Extract each line bearing the word "members".

GIVEN INFORMATION
--- --- ---

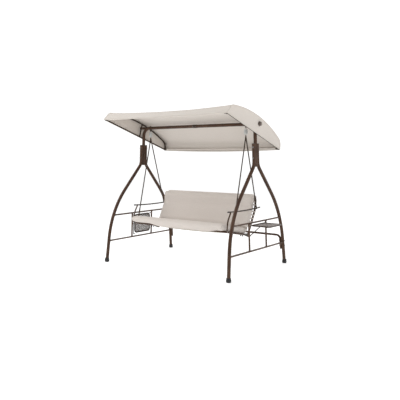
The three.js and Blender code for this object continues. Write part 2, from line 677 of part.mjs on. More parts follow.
function seatZ(y) {
  const slope = (SEAT_REAR.z - SEAT_FRONT.z) / (SEAT_REAR.y - SEAT_FRONT.y);
  return SEAT_FRONT.z + slope * (y - SEAT_FRONT.y);
}

function seatFrame() {
  const stations = rounded([
    { at: at(-SEAT_HALF_X, SEAT_REAR.y, SEAT_REAR.z) },
    { at: at(-SEAT_HALF_X, SEAT_FRONT.y, SEAT_FRONT.z), r: SEAT_CORNER_R, pieces: 4 },
    { at: at(SEAT_HALF_X, SEAT_FRONT.y, SEAT_FRONT.z), r: SEAT_CORNER_R, pieces: 4 },
    { at: at(SEAT_HALF_X, SEAT_REAR.y, SEAT_REAR.z) },
  ]);
  const loop = tube(stations, SEAT_TUBE_D, SEAT_TUBE_WALL);
  const y = SEAT_REAR.y - SEAT_BAR_BACK;
  const tubeFlat = SEAT_TUBE_D / 2 * Math.cos(Math.PI / SIDES_SMALL);
  const reach = SEAT_HALF_X - tubeFlat + SEAT_TUBE_WALL / 2;   // the bar ends inside the tubes' walls
  const bar = tube([at(-reach, y, seatZ(y)), at(reach, y, seatZ(y))], SEAT_BAR_D);
  add('seat_frame', joined(loop, bar), BRONZE);
  const edge = SEAT_TUBE_D / 2 + SLING_ROOM;
  const from = SEAT_FRONT.y + edge;
  const to = y - SEAT_BAR_D / 2 - GAP;
  const half = SEAT_HALF_X - edge;
  const outline = [
    { y: from, z: seatZ(from) - SLING_T }, { y: to, z: seatZ(to) - SLING_T },
    { y: to, z: seatZ(to) }, { y: from, z: seatZ(from) },
  ];
  add('seat_sling', plate(outline, -half, half), SLING_CLOTH);
}

function backFrame() {
  const point = (sign, { y, z }) => at(sign * SEAT_HALF_X, y, z);
  const stations = rounded([
    { at: point(-1, HINGE) },
    { at: point(-1, BACK_KNEE), r: BACK_KNEE_R, pieces: 3 },
    { at: point(-1, BACK_TOP), r: BACK_CORNER_R, pieces: 4 },
    { at: point(1, BACK_TOP), r: BACK_CORNER_R, pieces: 4 },
    { at: point(1, BACK_KNEE), r: BACK_KNEE_R, pieces: 3 },
    { at: point(1, HINGE) },
  ]);
  const along = at(0, BACK_KNEE.y - HINGE.y, BACK_KNEE.z - HINGE.z).normalize();
  const startBack = 10;
  stations[0].addScaledVector(along, -startBack);
  stations[stations.length - 1].addScaledVector(along, -startBack);
  const reach = SEAT_HALF_X + SEAT_TUBE_D;
  const holes = SIDES.map(({ sign }) => hole(at(sign * (SEAT_HALF_X - SEAT_TUBE_D), HINGE.y, HINGE.z),
    at(sign * reach, HINGE.y, HINGE.z), HINGE_PIN_D));
  add('back_frame', cut(tube(stations, SEAT_TUBE_D, SEAT_TUBE_WALL), ...holes), BRONZE);
}

/** The plate that joins seat and back, with the pin on which the back reclines. */
function reclineBracket(side) {
  const face = SEAT_HALF_X + SEAT_SIDE;
  const y = SEAT_REAR.y - BRACKET_LENGTH;
  const back = HINGE.y + BRACKET_BACK;
  const outline = [
    { y, z: seatZ(y) - BRACKET_HALF_H }, { y: HINGE.y - 6, z: HINGE.z - 26 },
    { y: back, z: HINGE.z - 14 }, { y: back, z: HINGE.z + BRACKET_HALF_H },
    { y: HINGE.y - 4, z: HINGE.z + 18 }, { y, z: seatZ(y) + BRACKET_HALF_H },
  ];
  const inner = side.sign * face;
  const outer = side.sign * (face + BRACKET_T);
  const sheet = plate(outline, Math.min(inner, outer), Math.max(inner, outer));
  const tip = side.sign * (SEAT_HALF_X - SEAT_TUBE_D / 2 - 3);
  const middle = side.sign * (face + BRACKET_T / 2);
  const hingePin = pin(at(tip, HINGE.y, HINGE.z), at(middle, HINGE.y, HINGE.z), HINGE_PIN_D);
  add(`recline_bracket_${side.word}`, joined(sheet, hingePin), DARK_BRONZE);
}

/** Height of the armrest's centreline: a shallow curve, lowest in the middle. */
function armZ(y) {
  const middle = (ARM_FRONT_Y + ARM_REAR_Y) / 2;
  const share = (y - middle) / ((ARM_REAR_Y - ARM_FRONT_Y) / 2);
  return ARM_Z + ARM_RISE * share * share;
}

function armrest(side) {
  const x = side.sign * ARM_X;
  const stations = [];
  const pieces = 6;
  for (let k = 0; k <= pieces; k++) {
    const y = ARM_FRONT_Y + (ARM_REAR_Y - ARM_FRONT_Y) * k / pieces;
    stations.push(at(x, y, armZ(y)));
  }
  add(`armrest_${side.word}`, tube(stations, ARM_D, 0), DARK_BRONZE);
  const room = tube(stations, ARM_D + 2 * GAP, 0);
  const top = { y: ARM_SUPPORT_TOP_Y, z: armZ(ARM_SUPPORT_TOP_Y) };
  const tip = at(x, ARM_SUPPORT_FOOT_Y, seatZ(ARM_SUPPORT_FOOT_Y));
  const foot = tip.clone().add(at(0, 0, SEAT_TUBE_D / 2 + ARM_SUPPORT_LIFT));
  const support = tube(rounded([
    { at: at(x, top.y, top.z) },
    { at: at(x, (top.y + foot.y) / 2 - ARM_SUPPORT_BOW, (top.z + foot.z) / 2),
      r: ARM_SUPPORT_R, pieces: 4 },
    { at: tip },
  ]), ARM_SUPPORT_D);
  const seatFace = side.sign * (SEAT_HALF_X + SEAT_SIDE);
  const ledge = Math.min(seatFace, seatFace - side.sign * 30);
  const block = plate([
    { y: foot.y - 40, z: foot.z - 60 }, { y: foot.y + 40, z: foot.z - 60 },
    { y: foot.y + 40, z: foot.z + 20 }, { y: foot.y - 40, z: foot.z + 20 },
  ], ledge, ledge + 30);
  add(`arm_support_${side.word}`, cut(support, room, block), BRONZE);
}

function cushions() {
  const seat = SEAT_CUSHION.map(({ y, up }) => ({ y, z: seatZ(y) + SEAT_TUBE_D / 2 + up }));
  add('seat_cushion', plate(seat, -CUSHION_HALF_X, CUSHION_HALF_X), CUSHION_CLOTH);
  const lower = Math.atan2(BACK_KNEE.z - HINGE.z, BACK_KNEE.y - HINGE.y);
  const upper = Math.atan2(BACK_TOP.z - BACK_KNEE.z, BACK_TOP.y - BACK_KNEE.y);
  const back = BACK_CUSHION.map(({ along, ahead }) => {
    const rise = along < 0 ? lower : upper;
    const out = SEAT_TUBE_D / 2 + ahead;
    return {
      y: BACK_KNEE.y + along * Math.cos(rise) - out * Math.sin(rise),
      z: BACK_KNEE.z + along * Math.sin(rise) + out * Math.cos(rise),
    };
  });
  add('back_cushion', plate(back, -CUSHION_HALF_X, CUSHION_HALF_X), CUSHION_CLOTH);
}

// ---------------------------------------------------------------- side tables

/** A table in its own frame: hinge along Y at the origin, top reaching out along +X. */
function tableParts() {
  const reach = TABLE_LENGTH - TABLE_TUBE_D / 2;
  const corner = { r: TABLE_CORNER_R, pieces: 3 };
  const halves = [-1, 1].map((way) => tube(rounded([
    { at: at(0, -way * 4, 0) },
    { at: at(0, way * TABLE_HALF_Y, 0), ...corner },
    { at: at(reach, way * TABLE_HALF_Y, 0), ...corner },
    { at: at(reach, -way * 4, 0) },
  ]), TABLE_TUBE_D, 0, SIDES_WIRE));
  const pinEnd = UPRIGHT_Y - UPRIGHT_D / 2 + TABLE_PIN_IN;
  const shaft = pin(at(0, -pinEnd, 0), at(0, pinEnd, 0), TABLE_PIN_D);
  const frame = joined(...halves, shaft);
  const inner = TABLE_TUBE_D / 2 + 2 * GAP;
  const outline = new THREE.Shape();
  const low = { x: inner, y: -TABLE_HALF_Y + inner };
  const high = { x: reach - inner, y: TABLE_HALF_Y - inner };
  const r = TABLE_CORNER_R - inner;
  outline.moveTo(low.x + r, low.y);
  outline.lineTo(high.x - r, low.y);
  outline.absarc(high.x - r, low.y + r, r, -Math.PI / 2, 0);
  outline.lineTo(high.x, high.y - r);
  outline.absarc(high.x - r, high.y - r, r, 0, Math.PI / 2);
  outline.lineTo(low.x + r, high.y);
  outline.absarc(low.x + r, high.y - r, r, Math.PI / 2, Math.PI);
  outline.lineTo(low.x, low.y + r);
  outline.absarc(low.x + r, low.y + r, r, Math.PI, 1.5 * Math.PI);
  const panel = new THREE.ExtrudeGeometry(outline,
    { depth: TABLE_PANEL_T, bevelEnabled: false, curveSegments: 3 });
  panel.translate(0, 0, -TABLE_PANEL_T / 2);
  return { frame, panel };
}

// The strut's pivot and top, seen from the table hinge of the unfolded table
const STRUT_PIVOT = sidePoint(1, TABLE_HINGE_Z - STRUT_DROP).sub(sidePoint(1, TABLE_HINGE_Z));
const STRUT_TOP = { x: STRUT_REACH, z: -(TABLE_TUBE_D / 2 + STRUT_D / 2 + 1) };

/** A strut in its own frame: pivot along Y at the origin, pointing along +X. */
function strutShape() {
  const length = Math.hypot(STRUT_TOP.x - STRUT_PIVOT.x, STRUT_TOP.z - STRUT_PIVOT.z);
  const rod = tube([at(0, STRUT_Y, 0), at(length, STRUT_Y, 0)], STRUT_D, 0, SIDES_WIRE);
  const pinEnd = Math.sign(STRUT_Y) * (UPRIGHT_Y - UPRIGHT_D / 2 + TABLE_PIN_IN);
  const pivot = pin(at(0, STRUT_Y + STRUT_D / 2, 0), at(0, pinEnd, 0), TABLE_PIN_D);
  const padEnd = Math.sign(STRUT_Y) * (TABLE_HALF_Y - 2);
  const pad = pin(at(length, STRUT_Y - STRUT_D / 2, 0), at(length, padEnd, 0), STRUT_D);
  return joined(rod, pivot, pad);
}

/** The right table stands unfolded on its strut; the left one hangs folded down. */
function sideTables() {
  const openAngle = Math.atan2(STRUT_TOP.z - STRUT_PIVOT.z, STRUT_TOP.x - STRUT_PIVOT.x);
  for (const side of SIDES) {
    const { frame, panel } = tableParts();
    const strut = strutShape();
    const folded = side.sign < 0;
    const table = new THREE.Group();
    table.position.copy(sidePoint(side.sign, TABLE_HINGE_Z));
    table.rotation.y = folded ? Math.PI / 2 : 0;
    add(`table_frame_${side.word}`, frame, DARK_BRONZE, table);
    add(`table_panel_${side.word}`, panel, MESH_GREY, table);
    const arm = new THREE.Group();
    arm.position.copy(sidePoint(side.sign, TABLE_HINGE_Z - STRUT_DROP));
    arm.rotation.y = folded ? Math.PI / 2 : -openAngle;
    add(`table_strut_${side.word}`, strut, DARK_BRONZE, arm);
    bench.add(table, arm);
  }
}

// ---------------------------------------------------------------- build it all

for (const side of SIDES) {
  const frame = new THREE.Group();
  frame.applyMatrix4(sidePlace(side.sign));
  legs(side, frame);
  ladder(side, frame);
  frameBolts(side, frame);
  bench.add(frame);
  feet(side);
  canopySideFrame(side);
  canopyKnob(side);
  beamHook(side);
  hangerSpring(side);
  hanger(side);
  reclineBracket(side);
  armrest(side);
}
crossbeam();
rearStretcher();
canopyBars();
canopyCover();
seatFrame();
backFrame();
cushions();
sideTables();

bench.updateMatrixWorld(true);
const extent = new THREE.Box3().setFromObject(bench, true);
bench.position.x = -(extent.min.x + extent.max.x) / 2;
bench.position.y = -(extent.min.y + extent.max.y) / 2;

export default bench;
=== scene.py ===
"""Canopy swing bench: the visual model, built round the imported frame.

Every sub-assembly is a class. Its fields are its sizes in metres, its methods make its meshes and
dress them in their finishes. Positions come from the frame's joints and node boxes, seen from the
middle of the stand.
"""

from __future__ import annotations

import json
import logging
import math
from dataclasses import dataclass, field
from enum import Enum
from typing import Callable, Iterable, Sequence

import bmesh
import bpy
import numpy as np
from mathutils import Matrix, Vector, noise
from mathutils.bvhtree import BVHTree

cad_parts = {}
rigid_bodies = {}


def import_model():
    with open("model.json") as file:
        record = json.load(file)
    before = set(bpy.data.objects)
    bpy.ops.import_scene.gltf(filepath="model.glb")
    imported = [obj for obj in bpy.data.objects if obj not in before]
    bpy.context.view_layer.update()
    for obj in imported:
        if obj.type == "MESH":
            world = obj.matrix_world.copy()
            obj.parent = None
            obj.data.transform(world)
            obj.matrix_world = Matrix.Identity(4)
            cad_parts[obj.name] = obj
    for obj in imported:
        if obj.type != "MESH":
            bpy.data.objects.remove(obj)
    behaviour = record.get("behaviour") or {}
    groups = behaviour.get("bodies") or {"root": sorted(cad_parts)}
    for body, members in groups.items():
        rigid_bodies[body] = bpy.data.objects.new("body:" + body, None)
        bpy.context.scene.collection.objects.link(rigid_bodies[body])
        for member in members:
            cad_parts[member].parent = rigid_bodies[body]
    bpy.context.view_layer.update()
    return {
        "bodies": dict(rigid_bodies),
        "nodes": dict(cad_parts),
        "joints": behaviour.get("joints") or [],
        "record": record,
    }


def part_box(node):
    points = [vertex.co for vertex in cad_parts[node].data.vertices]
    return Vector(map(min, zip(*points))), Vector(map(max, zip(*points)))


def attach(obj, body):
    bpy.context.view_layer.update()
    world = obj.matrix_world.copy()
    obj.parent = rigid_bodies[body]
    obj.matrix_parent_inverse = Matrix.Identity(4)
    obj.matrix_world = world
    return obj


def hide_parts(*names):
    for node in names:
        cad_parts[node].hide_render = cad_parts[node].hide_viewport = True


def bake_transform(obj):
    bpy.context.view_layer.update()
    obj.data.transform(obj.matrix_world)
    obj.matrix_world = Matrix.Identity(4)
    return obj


logging.basicConfig(level=logging.INFO, format="%(name)s: %(message)s")
LOG = logging.getLogger("swing_bench")

RGB = tuple[float, float, float]
Line = list[Vector]
UP = Vector((0.0, 0.0, 1.0))
ACROSS = Vector((1.0, 0.0, 0.0))
BACKWARD = Vector((0.0, 1.0, 0.0))


class Side(Enum):
    """The two ends of the bench."""

    LEFT = -1
    RIGHT = 1

    @property
    def word(self) -> str:
        """The side's name as it stands in node names."""
        return self.name.lower()

    @property
    def sign(self) -> int:
        """-1 to the left, 1 to the right."""
        return self.value


class End(Enum):
    """Front and rear of the stand."""

    FRONT = -1
    REAR = 1

    @property
    def word(self) -> str:
        """The end's name as it stands in node names."""
        return self.name.lower()

    @property
    def sign(self) -> int:
        """-1 to the front, 1 to the rear."""
        return self.value


class Slot(Enum):
    """The record's material slots."""

    BRONZE = "bronze_tube"
    DARK = "dark_tube"
    BLACK = "black_plastic"
    ZINC = "spring_zinc"
    CANOPY = "canopy_cloth"
    CUSHION = "cushion_cloth"
    SLING = "sling_cloth"
    MESH = "table_mesh"
    KNOB = "knob_plastic"


# ------------------------------------------------------------------------------ shader groups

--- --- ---

ANSWER TO THE PROBLEM
    for body, members in groups.items():
        for member in members:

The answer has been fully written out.